Thursday, 31 July 1986: Conversations with a Sensitive Artist En Route to Jo’burg

The Trans-Karoo Express left Cape Town promptly at 9:00AM for Johannesburg, and I bid adieu to a city I’d learned to love in the space of four short days.  It was another sunny day so I busied myself with taking pictures as the train followed a circular route through the vineyards of Paarl, Wellington, Tulbagh, Wolseley, and Worcester.  As we climbed up the Hex River valley and over the pass, I was eating lunch – a very small bowl of mushroom soup and skimpy dessert which cost me R3.95.  As much as I like South African trains, their food sucks and is overpriced.  I kept jumping from my dining car table to run down to an open window for photos as new vistas appeared.  The old Afrikaner steward seemed pleased that I was so eager to photograph the spectacular countryside.  He probably doesn’t meet many foreign travelers with enthusiasm for South Africa landscapes these days.


View west from my train window of a vineyard and landscape near Tulbagh, northeast of Cape Town.


View back in the direction of Cape Town as the Trans Karoo Express slowly snakes its way up to the Hex River Pass.

 

Once over the pass, we were crossing the Karoo, an expansive dry plateau which supports little agriculture and is somewhat reminiscent of west Texas.  I kept on shooting photos periodically until dusk arrived at Beaufort West.  

My compartment mates were two relatively non-descript English-speaking white guys.  However, at dinner that night I was seated with an interesting bearded chap around age 30.  He was an artist named Jim who was on his way to Jo’burg to put on an exhibition of his work.  The conversation got interesting, so we decided to buy some wine and take it back to his compartment.  

The couple hours Jim and I spent in his compartment was thoroughly enjoyable.  The wine flowed freely and we smoked too many cigarettes, but we touched on a number of artistic, political, social and personal subjects.  I learned, for example, that black political art is often freely displayed in progressive, white churches.  Not only are churches somewhat protected from the tentacles of the South African Police censors, but the arts are as well.  The government doesn’t take the arts all that seriously as they figure it’s only of interest to a few intellectuals who don’t have enough numerical strength to influence the system.  Unfortunately, they’re probably correct.

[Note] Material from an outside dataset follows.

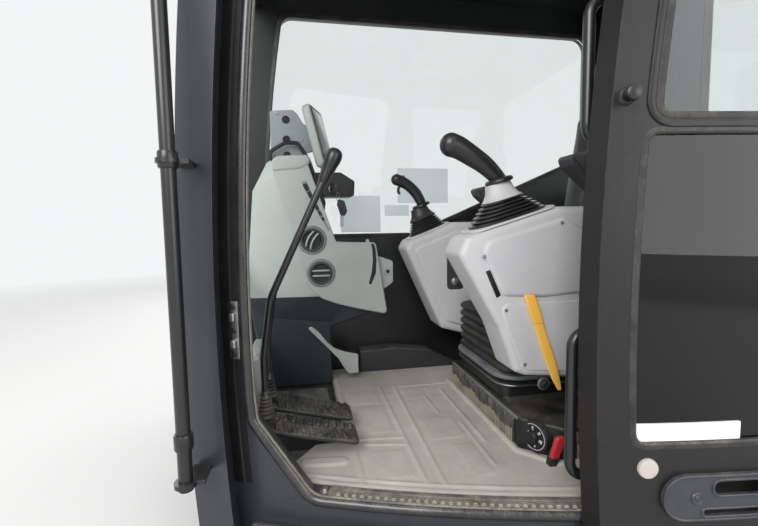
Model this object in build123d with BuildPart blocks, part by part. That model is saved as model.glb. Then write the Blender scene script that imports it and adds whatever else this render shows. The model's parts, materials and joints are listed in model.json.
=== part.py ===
"""Operator's cab of a crawler excavator: steel cell, sliding convex door, glass, seat, consoles and controls.

Millimetres. +X is the machine's front, +Y its left side and +Z is up. The origin is the centre of
the four cab mounting bolts, on the underside of the floor frame. The left side is an arc in plan,
and the door runs along that arc on curved rails. It is modelled slid open, as it stands in use.
"""

import math
import os

from build123d import *

os.makedirs("parts", exist_ok=True)

# Cell: the left side is an arc in plan, and the front is an arc seen from the side
SIDE_R = 3100.0  # outer skin of the left side
SIDE_X = -720.0  # centre of that arc
SIDE_Y = -2405.0
FRONT_X = 714.0  # foremost point of the front
FRONT_R = 5800.0  # radius of the front's curve, seen from the side
FRONT_Z = 550.0  # height of its foremost point
REAR_X = -930.0
RIGHT_Y = -420.0
WALL = 45.0  # thickness of a side wall
REAR_WALL = 50.0
REAR_CORNER = 40.0  # radius of the rear corners in plan
FLOOR_TOP = 120.0
FLOOR_PLATE = 10.0
FLOOR_RIM = 45.0
ROOF = 60.0  # thickness of the roof
ROOF_EAVE = 68.0  # how far the roof stands out over the left side and its rail
ROOF_RIB = 8.0  # height of the pressed ribs behind the hatch
ROOF_RIB_W = 70.0
ROOF_RIB_END = 60.0  # from the ribs to the roof's rear edge and to the hatch
REACH = 6000.0  # cutters reach past the whole cab

# Cab mounts
MOUNT_X = 580.0
MOUNT_Y = 325.0
MOUNT_HOLE = 17.0
MOUNT_PAD = 100.0

# Doorway, in the left side
SEAL_LAND = 140.0  # doorway's front edge, behind the front curve
OPEN_REAR = -150.0
SILL_H = 16.0  # doorway's lower edge over the floor
OPEN_TOP = 1570.0
CORNER_RUN = 125.0  # sloped lower front corner of the doorway
CORNER_RISE = 165.0
CORNER_R = 90.0
B_PILLAR = 90.0
SEAL_PROUD = 14.0
SEAL_WIDE = 14.0

# Door
DOOR_GAP = 20.0  # from the skin to the door's inner face
DOOR_T = 38.0
DOOR_REBATE = 80.0  # rear edge of the front pillar's outer post, behind the front curve
DOOR_DROP = 70.0  # how far the door reaches below the doorway
DOOR_LAP = 36.0  # how far it reaches over the doorway's top
DOOR_REAR = -176.0  # trailing edge when the door is shut
DOOR_TRAVEL = 13.45  # degrees along the rails, from open to shut
STILE_UPPER = 76.0
STILE_LOWER = 60.0
STILE_REAR = 52.0
WAIST = 884.0  # lower edge of the bar between the door's two panes
WAIST_BAR = 25.0
PANE_BOTTOM = 305.0
DOOR_HEAD = 54.0  # door's frame over the upper pane
PANE_R = 28.0
DOOR_KNOBS = ((593.0, 942.0, 10.0, 24.0), (537.0, 263.0, 17.0, 5.0))  # x, z, radius, how far proud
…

The overnight Trans-Karoo Express from Cape Town to Johannesburg covers about 900 miles (1500 km).  Base map: Railway Map of South Africa and Neighbouring Territories, South African Railways, 1985.

 

As the train pulled into the DeAar station around 10:00PM – about 1½ hours late, I noticed a small black boy on the platform gesturing in our direction.  “What do you suppose he wants?” I asked Jim.

“I know,” he replied while reaching into his duffle bag and pulling out a small container of Liquifruit orange juice.  “Here you go,” Jim said to the kid after pushing down the window.  The little boy walked up, took the orange juice from Jim, thanked him, and disappeared into the night.  “He’s probably been waiting here a couple hours for this train.  I couldn’t let him go away without some nourishment.  I never give them money,” he added, “but I try to give them some good food if I have it.” 

What a contrast with the scene on the Johannesburg – East London train a couple weeks earlier when laughing white school boys were throwing scraps of food, cigarettes and 1 cent coins to little black urchins on a station platform in the Eastern Cape.  There it resembled feeding time at the zoo; here it was a simple act of kindness.  Too bad there are so many vicious white school boys in South Africa and too few sensitive artists.   

 

Comments in May 1987 while typing up my notes from 31 July 1986:  One of the “mistakes” I made in my travels through South Africa was to talk with too many of the “wrong” people – people like Jim who were educated, intelligent, socially-conscious, and anti-government, with a compassion for the plight of non-white South Africans.  I say this was a mistake because these people are obviously not representative of the South African white population as a whole as results of the May 1987 whites-only election clearly demonstrate.  True, I did talk to average generic white South African racists and government apologists but found them generally dull people.  After spending so much time travelling by myself in South Africa, I naturally gravitated to people with whom I was on a similar wavelength.  I needed stimulating friends, not shallow conversation.  This may not have been the best journalistic approach, but seemed necessary for sanity maintenance.